Neuer Vorschlag soll «Lücken verringern»
Die Erwartungen auf einen Durchbruch waren vor Beginn des Treffens in Doha gering, weil die Positionen Israels und der islamistischen Hamas weit auseinander liegen. Jetzt gebe es einen Vorschlag, der die noch bestehende «Lücke verringern» soll, hiess es in der Vermittler-Mitteilung.
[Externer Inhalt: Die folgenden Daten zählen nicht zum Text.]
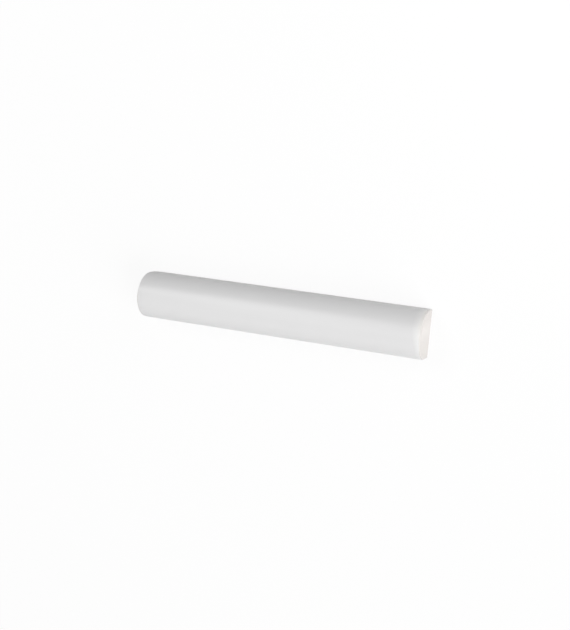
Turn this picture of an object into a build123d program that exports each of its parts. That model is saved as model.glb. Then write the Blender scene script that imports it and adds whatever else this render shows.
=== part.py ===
from build123d import *
import os

# Torello trim tile: a half-round moulding, pressed in one piece, glazed on its face and fired.
# It lies on its flat back. X runs along the tile, Y across it, and Z rises from the back to the crown.
# The origin is the middle of the back. All sizes are in millimetres.

# Section
WIDTH = 31.5            # across the back, and the diameter of the half-round crown
LAND_HEIGHT = 7.5       # straight side on each edge, between the back and the crown

# Length and ends
LENGTH = 200.0          # from end face to end face
ROLL_LENGTH = 5.5       # stretch beside each end over which the face falls away
ROLL_DROP = 0.2         # how far the face has fallen where it reaches the arris
ARRIS_RADIUS = 0.4      # small round where the glazed face meets the bare end
BACK_ARRIS = 0.35       # bevel all round the back

# Key in the back, which the adhesive grips
KEY_COUNT = 2           # grooves side by side
KEY_PITCH = 12.0        # from one groove's centre line to the next
KEY_WIDTH = 5.0         # at the mouth
KEY_DEPTH = 1.0
KEY_DRAFT = 20.0        # lean of the groove's walls, in degrees, so that the die lifts out
KEY_END_MARGIN = 12.0   # plain back left between a groove and the end of the tile

# Worked out from the sizes above
crown_radius = WIDTH / 2
half_length = LENGTH / 2
roll_radius = (ROLL_LENGTH ** 2 + ROLL_DROP ** 2) / (2 * ROLL_DROP)


def half_plan():
    """Half of the outline seen from above, from the long axis to one side, with the ends rolled."""
    edge_of_end = (half_length, crown_radius - ROLL_DROP)
    start_of_roll = (half_length - ROLL_LENGTH, crown_radius)
    side = Line((0, crown_radius), start_of_roll)
    roll = RadiusArc(start_of_roll, edge_of_end, roll_radius)
    end = Line(edge_of_end, (half_length, 0))
    axis = Line((half_length, 0), (0, 0))
    middle = Line((0, 0), (0, crown_radius))
    quarter = make_face(Wire([side, roll, end, axis, middle]))
    corner = quarter.vertices().group_by(Axis.X)[-1].sort_by(Axis.Y)[-1]
    quarter = fillet(corner, ARRIS_RADIUS)
    return quarter + mirror(quarter, Plane.YZ)


def moulding():
    """The solid section: the crown is the half plan turned about the long axis, on its straight lands."""
    half = half_plan()
    crown = revolve(Pos(0, 0, LAND_HEIGHT) * half, Axis((0, 0, LAND_HEIGHT), (1, 0, 0)), 180)
    lands = extrude(half + mirror(half, Plane.XZ), LAND_HEIGHT)
    return crown + lands


def key_grooves():
    """Blind grooves with round ends, narrower at the bottom than at the mouth."""
    mouth = SlotOverall(LENGTH - 2 * KEY_END_MARGIN, KEY_WIDTH)
    groove = extrude(mouth, KEY_DEPTH, taper=KEY_DRAFT)
    return [place * groove for place in GridLocations(0, KEY_PITCH, 1, KEY_COUNT)]


trim_tile = moulding()
back = trim_tile.faces().sort_by(Axis.Z)[0]
trim_tile = chamfer(back.edges(), BACK_ARRIS)
trim_tile = trim_tile - key_grooves()

os.makedirs("parts", exist_ok=True)
export_step(trim_tile, "parts/trim_tile.step")
print(f"thickness {LAND_HEIGHT + crown_radius:.2f} mm, volume {trim_tile.volume / 1000:.1f} cm3")
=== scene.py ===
from math import cos, pi, radians, sin, sqrt

import bmesh
import bpy
from mathutils import Matrix, Vector, noise


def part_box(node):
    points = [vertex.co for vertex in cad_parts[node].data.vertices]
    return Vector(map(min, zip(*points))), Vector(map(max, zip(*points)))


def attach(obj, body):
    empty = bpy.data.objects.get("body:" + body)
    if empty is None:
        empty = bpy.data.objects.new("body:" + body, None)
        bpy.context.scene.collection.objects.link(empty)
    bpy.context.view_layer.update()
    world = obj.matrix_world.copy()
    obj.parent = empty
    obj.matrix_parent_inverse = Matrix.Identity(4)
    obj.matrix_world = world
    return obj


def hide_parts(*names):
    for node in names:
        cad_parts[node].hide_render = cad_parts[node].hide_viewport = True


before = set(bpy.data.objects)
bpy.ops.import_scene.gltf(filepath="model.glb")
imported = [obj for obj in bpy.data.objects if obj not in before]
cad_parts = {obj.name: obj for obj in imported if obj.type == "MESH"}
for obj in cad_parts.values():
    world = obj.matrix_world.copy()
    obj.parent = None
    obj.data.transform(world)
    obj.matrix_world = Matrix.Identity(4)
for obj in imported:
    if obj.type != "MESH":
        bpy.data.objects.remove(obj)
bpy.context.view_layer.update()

# A half-round trim tile in white glaze, lying on its flat back. Units are metres. X runs along the tile,
# Y across it, and Z rises from the back to the crown.

MM = 0.001

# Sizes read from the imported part
far_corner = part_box("trim_tile")[1]
HALF_LENGTH = far_corner[0]
RADIUS = far_corner[1]
LAND = far_corner[2] - RADIUS

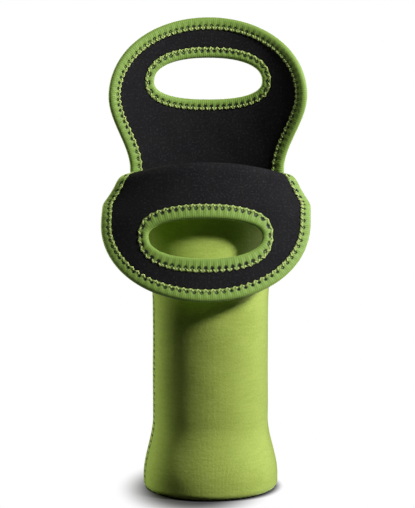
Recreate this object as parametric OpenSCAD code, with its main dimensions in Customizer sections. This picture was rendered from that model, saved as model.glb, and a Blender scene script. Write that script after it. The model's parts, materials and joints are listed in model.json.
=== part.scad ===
// Padded one-bottle carrier of laminated foam cloth, in millimetres.
// The origin is the centre of the base on the surface it stands on. +Z is up and -Y is the front.
// Two panels, front and back, are sewn into a round sleeve. Above the mouth each one is a handle flap:
// the front flap is folded outward and hangs, the back flap stands.

/* [Sleeve] */
// Outer radius of the sleeve
sleeve_r = 45.5; // [40:0.5:50]
// Outer radius of the belled foot
foot_r = 53.5; // [50:0.5:58]
// Radius of the rounded bottom edge
foot_edge_r = 6.2; // [6:0.1:10]
// Height where the bell is widest
foot_full_h = 11; // [10:1:20]
// Height where the bell has died out
foot_top_h = 58; // [50:1:64]
// Height where the round sleeve starts to flatten towards the mouth
neck_start_h = 150; // [130:1:165]
// How far the side seams of the round sleeve are turned about its axis
seam_turn = 10; // [0:0.5:12]
// Height below which the seams have their full turn
seam_turn_h = 120; // [100:5:150]

/* [Mouth] */
// Height of the mouth, at the top of the side seams
mouth_h = 247; // [235:1:260]
// Half the width of the mouth
mouth_half_w = 61; // [56:0.5:66]
// Half the depth of the mouth, front to back
mouth_half_d = 20; // [18:0.5:24]
// How far each panel's ends stand off the seam plane at the mouth
mouth_split = 5; // [5:0.1:6]
// Height over which the ends part below the mouth
split_h = 12; // [8:1:20]

/* [Cloth] */
// Thickness of the whole laminate
panel_t = 3.8; // [3.4:0.1:4.2]
// Thickness of the black jersey lining in it
lining_t = 0.8; // [0.5:0.1:1]
// Thickness of the jersey binding
binding_t = 1; // [0.8:0.1:1.2]
// Height of the binding's pressed inner border over the cloth
binding_lip_t = 0.5; // [0.4:0.1:0.6]
// Width of the binding on the flaps' outer edge
edge_binding_w = 8.5; // [7:0.5:10]
// Width of the binding round the hand holes
grip_binding_w = 7; // [6:0.5:8]

/* [Flaps] */
// Length of a flap from the mouth to its tip
flap_h = 129; // [120:1:140]
// Half the width of a flap, measured along the cloth
flap_half_w = 83.5; // [78:0.5:90]
// Height of the rounded end of a flap
flap_round_h = 59; // [50:1:66]
// Where the flare of a flap starts, above the mouth
flare_start_h = 8; // [4:1:14]
// Where the back flap reaches its full width
back_flare_end_h = 70; // [60:1:70]
// Where the front flap reaches its full width
front_flare_end_h = 53; // [50:1:70]
// Plan radius of the back flap across its widest part
back_flap_r = 135; // [120:5:200]
// Plan radius of the front flap across its widest part
front_flap_r = 180; // [140:5:260]
// How far the tip of the back flap leans back
back_lean = 8; // [0:0.5:10]

/* [Fold of the front flap] */
// Rise of the front panel above the mouth before it folds, at the middle
fold_rise = 11.7; // [9:0.1:14]
// How much lower the fold is at its ends
fold_arch = 11; // [8:0.1:11]
// Inner radius of the fold
fold_r = 4; // [4:0.1:6]
// Angle of the hanging flap from the vertical
hang_angle = 19; // [17:0.5:24]
// Share of the fold's arch that is gone where the flap is widest
straighten_share = 0.82; // [0.6:0.01:0.9]

/* [Hand holes] */
// Half the width of the opening in a bound hand hole
grip_half_w = 44.5; // [40:0.5:46]
// Height of the opening above its widest line
grip_up_h = 18; // [15:0.5:19]
// Height of the opening below its widest line
grip_down_h = 15; // [12:0.5:16]
// Height of its widest line above the mouth
grip_line_h = 80; // [78:1:82]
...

Er entspreche auch den Grundsätzen des Friedensplans, den Biden vorgestellt hatte und dessen Details die Hamas nicht neu verhandeln will. «Technische Teams» sollen in den nächsten Tagen daran arbeiten, wie die aktuellen Vorschläge umgesetzt werden können.
Biden hatte im Mai einen Vorschlag zur Beendigung des Gaza-Kriegs in drei Phasen vorgestellt. In einer ersten Phase würde demnach während einer Waffenruhe von sechs Wochen eine bestimmte Gruppe von Geiseln freigelassen. Im Gegenzug würden Palästinenser freikommen, die in Israel inhaftiert sind. In zwei weiteren Phasen sollen die Kämpfe dauerhaft eingestellt und die verbliebenen Geiseln freigelassen werden sowie der Wiederaufbau des in weiten Teilen zerstörten Gazastreifens beginnen.
Hintergrund des Konflikts und die laufenden Geiselnahmen
Die islamistische Hamas und andere Gruppen aus dem Gazastreifen hatten am 7. Oktober vergangenen Jahres den Süden Israels überfallen, mehr als 1200 Menschen getötet und weitere 250 als Geiseln verschleppt. Israel reagierte mit massiven Luftangriffen und einer Bodenoffensive in Gaza. Laut der von der Hamas kontrollierten Gesundheitsbehörde wurden dabei fast 40'000 Menschen getötet. Die Zahl unterscheidet nicht zwischen Zivilisten und Kämpfern und lässt sich nicht unabhängig überprüfen. Die Zahl der Toten entspricht knapp zwei Prozent der 2,2 Millionen Menschen, die vor Kriegsbeginn in Gaza lebten.
Es werden noch 115 Menschen in der Gewalt der Hamas vermutet. Viele davon dürften bereits tot sein. In Israel protestieren immer wieder Tausende für ein Abkommen, um die Freilassung der Geiseln zu erreichen. Viele Demonstranten werfen Netanjahu vor, einen Deal zu sabotieren und sich den Forderungen seiner ultrareligiösen und rechtsextremen Koalitionspartner, auf die Netanjahu für sein politisches Überleben angewiesen ist, zu beugen. Diese sind gegen Zugeständnisse an die Hamas.